After I graduated from Oregon State, I had a long career as a financial analyst.  I retired from IBM in 2018.  I love retirement life.  We are busy all the time with family, friends, travel and lots of gardening.


Sending you best wishes for much happiness and good health.  Cheers to all!


A special thank you to the reunion committee for trying so hard to get us all together during these crazy times.





 

Rick Teeter

Marital status: Married
Occupation: Retired ( IBM )
Comment: '71-'76. US Navy. Aviation Electronic Technician  Repaired airborne radar jamming equipment.   Made several cruises on aircraft carriers.  Saw the world.
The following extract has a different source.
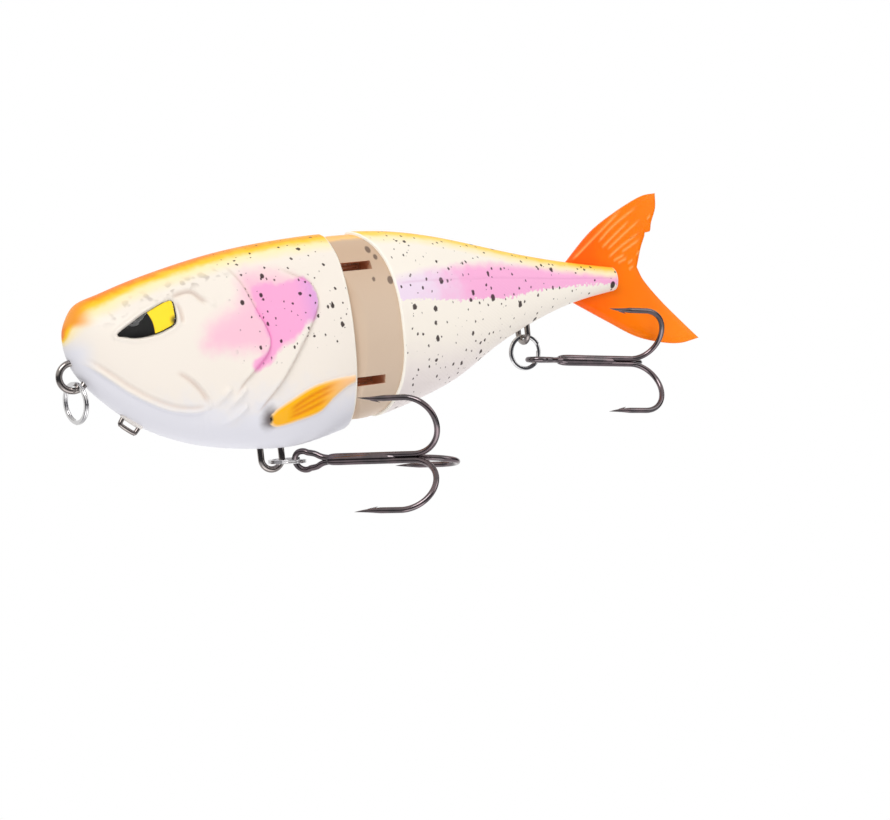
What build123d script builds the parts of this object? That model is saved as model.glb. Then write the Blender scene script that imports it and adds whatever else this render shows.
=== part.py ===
from build123d import *
import os
import numpy as np

# Two-section gliding swimbait. Millimetres. The part is drawn from the nose tip, +X towards the tail,
# +Z up, -Y the fish's left side, and then moved so that the line-tie eye's hole is the origin.

# Body outline: (distance behind the nose, height) along the back and the belly, and (distance,
# half-width). The curves run on the square root of the distance, which rounds off the nose.
BACK = [(0, 0.5), (1.5, 4.9), (3, 7.0), (5, 8.3), (8.6, 9.4), (15, 11.4), (25, 14.0), (40, 17.0),
        (55, 18.6), (70, 19.2), (84, 18.6), (100, 15.7), (120, 10.3), (136, 6.6), (153, 3.6)]
BELLY = [(0, 0.0), (0.9, -5.0), (2.3, -8.5), (4.5, -11.8), (8.4, -15.9), (13.7, -20.5), (22, -25.4),
         (33, -29.1), (45, -31.1), (54, -31.5), (67.5, -29.0), (80, -26.4), (92, -23.2),
         (100.3, -20.1), (111.7, -13.9), (123, -9.0), (136, -4.9), (153, -2.3)]
WIDTH = [(0, 0.0), (0.8, 3.0), (2.5, 5.2), (6, 7.8), (12, 10.4), (22, 12.9), (35, 14.4), (48, 14.9),
         (58, 14.8), (67.5, 14.4), (80, 13.5), (100, 10.8), (120, 7.3), (136, 4.9), (153, 3.3)]
UPPER_POWER = 2.05      # superellipse power of the section above its middle
LOWER_POWER = 2.35      # and below it
BODY_END = 151.3
WALL = 2.0
HALF_SPACE = 60.0       # reach of a cutting block beyond everything it cuts
BOSS_HALF = 2.2         # half-thickness of the solid bosses that hold the wires

# Body joint: a barrel on the rear section turns in a round seat behind the front section's lip.
LIP_X = 67.0
HINGE_X = 74.5
SEAT_GAP = 0.4
BARREL_STEP = 0.7
BARREL_FRONT = 58.0
BARREL_BACK = 84.0
BARREL_TOP = 18.5
BARREL_FOOT = -27.6
BARREL_FLAT = 7.6       # radius of the barrel's flat top, and of its flat foot
BARREL_FOOT_FLAT = 4.0
BARREL_SIDE = [(10.4, 16.9), (12.6, 13.0), (13.5, 8.0), (13.9, 0.0), (14.0, -6.0), (13.8, -12.0),
               (13.0, -18.0), (11.2, -23.0), (7.6, -26.6)]
SHOULDER = [(72.6, 20.5), (75.6, 18.3), (78.0, 14.8), (79.6, 9.5), (80.4, 2.0), (80.6, -6.0),
            (80.5, -13.5), (79.6, -20.0), (77.8, -25.0), (74.2, -30.0)]
BULKHEAD_X = 56.0
UPPER_HINGE_Z = 10.2
LOWER_HINGE_Z = -17.7
HINGE_SLOT = 2.1
SLOT_BACK = 75.0
SLOT_POCKET = 3.3
PIN_R = 1.0
PIN_TOP = 15.0
PIN_FOOT = -22.5
HINGE_WIRE_R = 0.7
HINGE_LOOP_R = 1.9
HINGE_LEG_X = 55.2
HINGE_FOOT = 2.6
GROOVE = 0.03           # moulded grooves are this much larger than the wire they hold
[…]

Hint: it's mostly water.





'76-'77. Oregon State Universary Electrical Engineering.  Discovered that being a 25 yo freshman wasn't much fun.  Met my future wife, Nancy, a graduating senior and we got married Sept. '77.





'77-'78 Walnut Creek, Ca.  Worked at Siemens Medical Laboratory building x-ray machines while Nancy attended a Dietetic internship at UC Berkley.  





'78-'83 Portland. Worked for IBM fixing computer equipment.





'83-2007 San Jose, Ca Software Engineer with IBM.





2007 to present. Tucson, Az. Retired, traveling, playing golf...Living the dream!





Looking forward to seeing everyone for the 50th!


 

Claudian Tessandori (Smith)

Marital status: Married
Children: 1
Occupation: Retired
Comment:


 

Kim Thompson (Hyde)

Marital status: Committed Relationship
Children: 2
Occupation: Retired fundraiser
Comment: Our 50th Reunion will be a wonderful time for us to reconnect with our remarkable classmates. I look forward to seeing everyone there. 

Chris Urling

Marital status: Committed Relationship
Children: 2
Occupation: retired
Comment: Sorry I missed the reuion. Looked like a good one!